To answer this question, the authors calculate temperature-pressure profiles from thermal equilibrium atmospheric models of archetypal hot Jupiters with a range of Teq, and investigate how the height of RCB changes with respect to different levels of stellar irradiation (see Figure 1 and 2).
Marking the boundary
As is evident from Figure 1, the RCB moves to lower pressures (larger altitudes) with higher Teq, similar to how Tint increases with Teq. The surface gravity and metallicity of the planet also affect the RCB height as seen in Figure 2.
Figure 2: The RCB pressure level with respect to the Teq of the planet, as calculated for different surface gravities and metallicities of the planet. Note that the RCB ends up at higher pressures for higher surface gravity and lower pressures for higher metallicity. Figure 4 in the paper.

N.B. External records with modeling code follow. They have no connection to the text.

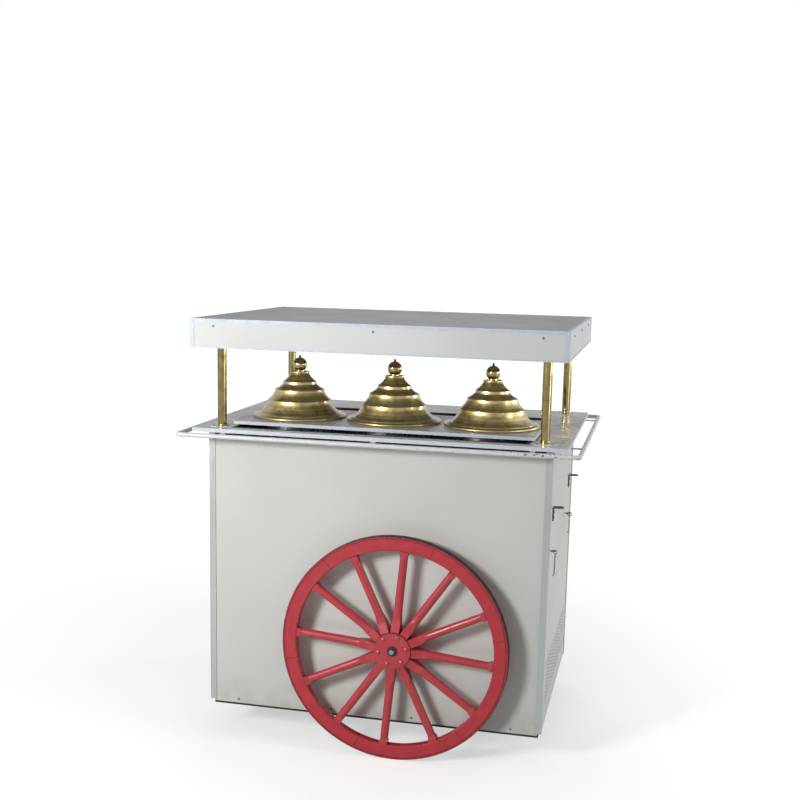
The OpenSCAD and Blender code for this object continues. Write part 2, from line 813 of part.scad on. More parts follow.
// Angle strips on every edge of the canopy, mitred at the top and bottom corners
module canopy_angles() {
    w = canopy_w - 2 * angle_t;
    d = canopy_d - 2 * angle_t;
    under = angle_t + fascia_t + 1;
    color("#c3cad8") {
        mitred(canopy_w, canopy_d, angle_top) difference() {
            block(-canopy_w / 2, canopy_w / 2, -canopy_d / 2, canopy_d / 2,
                canopy_top - angle_top, canopy_top);
            block(-w / 2, w / 2, -d / 2, d / 2, canopy_top - angle_top - over, canopy_top - angle_t);
            block(-canopy_w / 2 + angle_top, canopy_w / 2 - angle_top, -canopy_d / 2 + angle_top,
                canopy_d / 2 - angle_top, canopy_z, canopy_top + over);
        }
        mitred(canopy_w, canopy_d, under) difference() {
            block(-canopy_w / 2, canopy_w / 2, -canopy_d / 2, canopy_d / 2,
                canopy_z, canopy_z + angle_bottom);
            block(-w / 2, w / 2, -d / 2, d / 2, canopy_z + angle_t, canopy_z + angle_bottom + over);
            block(-canopy_w / 2 + under, canopy_w / 2 - under, -canopy_d / 2 + under,
                canopy_d / 2 - under, canopy_z - over, canopy_top);
        }
        each_corner() translate([-canopy_w / 2, -canopy_d / 2, canopy_z + angle_bottom + mitre_gap])
            linear_extrude(canopy_h - angle_top - angle_bottom - 2 * mitre_gap) difference() {
                square(angle_corner);
                translate([angle_t, angle_t]) square(angle_corner);
            }
    }
}

// Two box battens across the canopy, bored from below for the column tops
module canopy_battens() {
    x1 = canopy_w / 2 - angle_t - fascia_t;
    color("#b9bcbf") difference() {
        for (my = [0, 1]) mirror([0, my, 0])
            block(-x1, x1, -column_y - batten_w / 2, -column_y + batten_w / 2,
                batten_z, batten_z + batten_h);
        for (side = [-1, 1])
            block(-x1 - over, x1 + over, side * column_y - batten_w / 2 + batten_wall,
                side * column_y + batten_w / 2 - batten_wall, batten_z + batten_wall, column_top);
        each_corner() translate([-column_x, -column_y, batten_z - over])
            cylinder(d = column_d + 2 * seat, h = batten_wall + 2 * over);
    }
}

// A flat stub that carries the rail, drawn along +X from the counter's underside
module rail_stub(l) {
    translate([0, 0, top_z - stub_t]) linear_extrude(stub_t)
        polygon([[0, -stub_w / 2], [l - stub_foot_w / 2, -stub_w / 2], [l, -stub_foot_w / 2],
            [l, stub_foot_w / 2], [l - stub_foot_w / 2, stub_w / 2], [0, stub_w / 2]]);
}

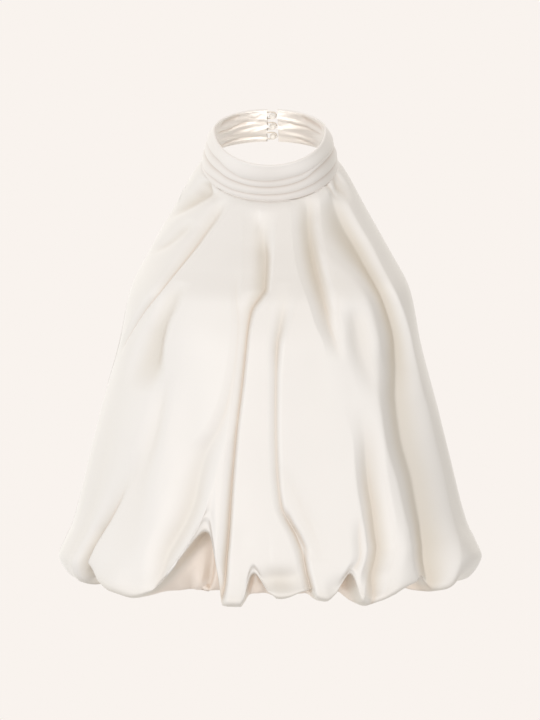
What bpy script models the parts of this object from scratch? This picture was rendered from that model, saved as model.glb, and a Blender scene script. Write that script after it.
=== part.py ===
"""A sleeveless halter blouse in ivory satin, filled out as if worn, with no wearer.

A front panel hangs from a pleated stand collar and runs down to a bubble hem: the
cloth turns in under the hem and is gathered onto a narrow elastic band. A low back
panel joins it at two side seams, and the collar closes at the centre back with three
ball buttons in cord loops.

The origin is the centre of the neck seam, +Z is up and the front faces -Y. Tables are
in millimetres and degrees. An angle goes round the body from the centre front: +90 is
the side seam at +X, 180 the centre back and -90 the side seam at -X.
"""

import math
from collections import namedtuple

import bmesh
import bpy
from mathutils import Vector

MM = 0.001  # one millimetre in metres

CLOTH = 1.2  # thickness of a panel's wall
SEAM_GAP = 0.3  # between two pieces that are sewn together
NECK_TILT = 28  # slope of the neck seam's ring, down to the front
SIDE_SEAM = 90  # angle of each side seam
FOLD_FADE = 30  # length over which a fold dies away past its ends
HEM_REACH = 2.2  # a hem pocket gathers cloth over this many times its rise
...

The variation of RCB height and Tint with respect to Teq of the planet has several significant implications for models and observations of hot Jupiters. RCB at lower pressure (larger altitudes) implies that more heat can now be deposited into the convective region of the atmosphere from stellar irradiation, allowing the mechanism of Ohmic dissipation to be even more efficient at inflating the planet. A higher Tint (of the order of few 100 K) would also affect predictions of day-night energy transport and atmospheric circulation predicted by global circulation models. It would also mean that phase curve observations of some hot Jupiters might be able to probe flux from this intrinsic heat of the planet. Moreover, higher Tint means that cloud condensation will occur much higher up in the atmosphere affecting the observed emission from the dayside of the planet.
With more exoplanet discoveries from TESS and exoplanet characterization opportunities from JWST on the horizon, we can hope to obtain a stronger constraint on atmospheric boundary conditions such as these, which would be important for accurate interpretations of exoplanet atmosphere observations.